__SHORT TASK__:
Beneath this task is a listing; retype all of it exactly.
'''
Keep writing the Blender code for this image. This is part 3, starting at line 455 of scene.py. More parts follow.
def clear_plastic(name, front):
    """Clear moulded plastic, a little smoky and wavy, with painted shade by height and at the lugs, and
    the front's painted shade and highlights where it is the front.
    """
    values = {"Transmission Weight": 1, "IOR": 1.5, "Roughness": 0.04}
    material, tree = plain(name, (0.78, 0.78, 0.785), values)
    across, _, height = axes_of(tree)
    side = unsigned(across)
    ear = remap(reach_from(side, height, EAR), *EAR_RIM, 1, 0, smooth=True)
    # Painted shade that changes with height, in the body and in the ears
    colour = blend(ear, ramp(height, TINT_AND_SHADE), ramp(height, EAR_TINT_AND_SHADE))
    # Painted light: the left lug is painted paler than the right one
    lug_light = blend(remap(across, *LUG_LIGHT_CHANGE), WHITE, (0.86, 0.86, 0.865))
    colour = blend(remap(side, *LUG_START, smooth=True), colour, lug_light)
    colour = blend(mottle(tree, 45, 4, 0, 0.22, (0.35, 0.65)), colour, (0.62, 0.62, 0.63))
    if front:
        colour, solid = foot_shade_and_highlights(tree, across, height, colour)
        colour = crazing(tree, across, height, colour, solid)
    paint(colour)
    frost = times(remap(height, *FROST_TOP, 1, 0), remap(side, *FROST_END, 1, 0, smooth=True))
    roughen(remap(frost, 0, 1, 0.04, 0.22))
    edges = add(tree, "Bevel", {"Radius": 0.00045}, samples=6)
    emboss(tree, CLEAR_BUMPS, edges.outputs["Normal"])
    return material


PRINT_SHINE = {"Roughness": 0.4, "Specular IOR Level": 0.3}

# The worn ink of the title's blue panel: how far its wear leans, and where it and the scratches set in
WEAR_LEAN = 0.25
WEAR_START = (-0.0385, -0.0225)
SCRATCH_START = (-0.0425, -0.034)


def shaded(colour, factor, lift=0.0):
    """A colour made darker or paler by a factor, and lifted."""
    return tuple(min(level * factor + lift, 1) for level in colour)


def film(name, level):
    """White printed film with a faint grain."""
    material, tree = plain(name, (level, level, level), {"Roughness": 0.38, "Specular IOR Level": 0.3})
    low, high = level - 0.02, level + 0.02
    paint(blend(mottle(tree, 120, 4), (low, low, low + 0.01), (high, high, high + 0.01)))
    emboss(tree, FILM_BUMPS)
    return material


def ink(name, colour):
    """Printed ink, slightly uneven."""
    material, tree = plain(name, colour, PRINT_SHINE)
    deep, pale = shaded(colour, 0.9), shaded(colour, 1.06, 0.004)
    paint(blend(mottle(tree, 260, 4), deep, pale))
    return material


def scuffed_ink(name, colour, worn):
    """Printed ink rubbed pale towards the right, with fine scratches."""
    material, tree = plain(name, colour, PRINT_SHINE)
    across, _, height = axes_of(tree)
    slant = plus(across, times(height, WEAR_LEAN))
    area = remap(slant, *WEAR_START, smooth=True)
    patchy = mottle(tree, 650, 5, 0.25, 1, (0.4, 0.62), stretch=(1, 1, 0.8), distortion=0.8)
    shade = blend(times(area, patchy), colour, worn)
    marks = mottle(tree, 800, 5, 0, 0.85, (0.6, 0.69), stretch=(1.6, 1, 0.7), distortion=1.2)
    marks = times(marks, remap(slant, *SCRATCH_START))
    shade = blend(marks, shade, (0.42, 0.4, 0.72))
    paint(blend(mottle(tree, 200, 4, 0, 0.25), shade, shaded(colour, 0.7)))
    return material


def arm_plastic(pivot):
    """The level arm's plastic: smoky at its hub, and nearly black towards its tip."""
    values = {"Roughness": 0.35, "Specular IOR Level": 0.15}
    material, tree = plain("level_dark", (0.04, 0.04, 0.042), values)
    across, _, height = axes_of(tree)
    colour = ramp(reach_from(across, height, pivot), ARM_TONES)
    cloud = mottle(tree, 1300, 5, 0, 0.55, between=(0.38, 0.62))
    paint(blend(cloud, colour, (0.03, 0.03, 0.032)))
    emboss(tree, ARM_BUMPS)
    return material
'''
__FINAL ANSWER__:
Keep writing the Blender code for this image. This is part 3, starting at line 455 of scene.py. More parts follow.
def clear_plastic(name, front):
    """Clear moulded plastic, a little smoky and wavy, with painted shade by height and at the lugs, and
    the front's painted shade and highlights where it is the front.
    """
    values = {"Transmission Weight": 1, "IOR": 1.5, "Roughness": 0.04}
    material, tree = plain(name, (0.78, 0.78, 0.785), values)
    across, _, height = axes_of(tree)
    side = unsigned(across)
    ear = remap(reach_from(side, height, EAR), *EAR_RIM, 1, 0, smooth=True)
    # Painted shade that changes with height, in the body and in the ears
    colour = blend(ear, ramp(height, TINT_AND_SHADE), ramp(height, EAR_TINT_AND_SHADE))
    # Painted light: the left lug is painted paler than the right one
    lug_light = blend(remap(across, *LUG_LIGHT_CHANGE), WHITE, (0.86, 0.86, 0.865))
    colour = blend(remap(side, *LUG_START, smooth=True), colour, lug_light)
    colour = blend(mottle(tree, 45, 4, 0, 0.22, (0.35, 0.65)), colour, (0.62, 0.62, 0.63))
    if front:
        colour, solid = foot_shade_and_highlights(tree, across, height, colour)
        colour = crazing(tree, across, height, colour, solid)
    paint(colour)
    frost = times(remap(height, *FROST_TOP, 1, 0), remap(side, *FROST_END, 1, 0, smooth=True))
    roughen(remap(frost, 0, 1, 0.04, 0.22))
    edges = add(tree, "Bevel", {"Radius": 0.00045}, samples=6)
    emboss(tree, CLEAR_BUMPS, edges.outputs["Normal"])
    return material


PRINT_SHINE = {"Roughness": 0.4, "Specular IOR Level": 0.3}

# The worn ink of the title's blue panel: how far its wear leans, and where it and the scratches set in
WEAR_LEAN = 0.25
WEAR_START = (-0.0385, -0.0225)
SCRATCH_START = (-0.0425, -0.034)


def shaded(colour, factor, lift=0.0):
    """A colour made darker or paler by a factor, and lifted."""
    return tuple(min(level * factor + lift, 1) for level in colour)


def film(name, level):
    """White printed film with a faint grain."""
    material, tree = plain(name, (level, level, level), {"Roughness": 0.38, "Specular IOR Level": 0.3})
    low, high = level - 0.02, level + 0.02
    paint(blend(mottle(tree, 120, 4), (low, low, low + 0.01), (high, high, high + 0.01)))
    emboss(tree, FILM_BUMPS)
    return material


def ink(name, colour):
    """Printed ink, slightly uneven."""
    material, tree = plain(name, colour, PRINT_SHINE)
    deep, pale = shaded(colour, 0.9), shaded(colour, 1.06, 0.004)
    paint(blend(mottle(tree, 260, 4), deep, pale))
    return material


def scuffed_ink(name, colour, worn):
    """Printed ink rubbed pale towards the right, with fine scratches."""
    material, tree = plain(name, colour, PRINT_SHINE)
    across, _, height = axes_of(tree)
    slant = plus(across, times(height, WEAR_LEAN))
    area = remap(slant, *WEAR_START, smooth=True)
    patchy = mottle(tree, 650, 5, 0.25, 1, (0.4, 0.62), stretch=(1, 1, 0.8), distortion=0.8)
    shade = blend(times(area, patchy), colour, worn)
    marks = mottle(tree, 800, 5, 0, 0.85, (0.6, 0.69), stretch=(1.6, 1, 0.7), distortion=1.2)
    marks = times(marks, remap(slant, *SCRATCH_START))
    shade = blend(marks, shade, (0.42, 0.4, 0.72))
    paint(blend(mottle(tree, 200, 4, 0, 0.25), shade, shaded(colour, 0.7)))
    return material


def arm_plastic(pivot):
    """The level arm's plastic: smoky at its hub, and nearly black towards its tip."""
    values = {"Roughness": 0.35, "Specular IOR Level": 0.15}
    material, tree = plain("level_dark", (0.04, 0.04, 0.042), values)
    across, _, height = axes_of(tree)
    colour = ramp(reach_from(across, height, pivot), ARM_TONES)
    cloud = mottle(tree, 1300, 5, 0, 0.55, between=(0.38, 0.62))
    paint(blend(cloud, colour, (0.03, 0.03, 0.032)))
    emboss(tree, ARM_BUMPS)
    return material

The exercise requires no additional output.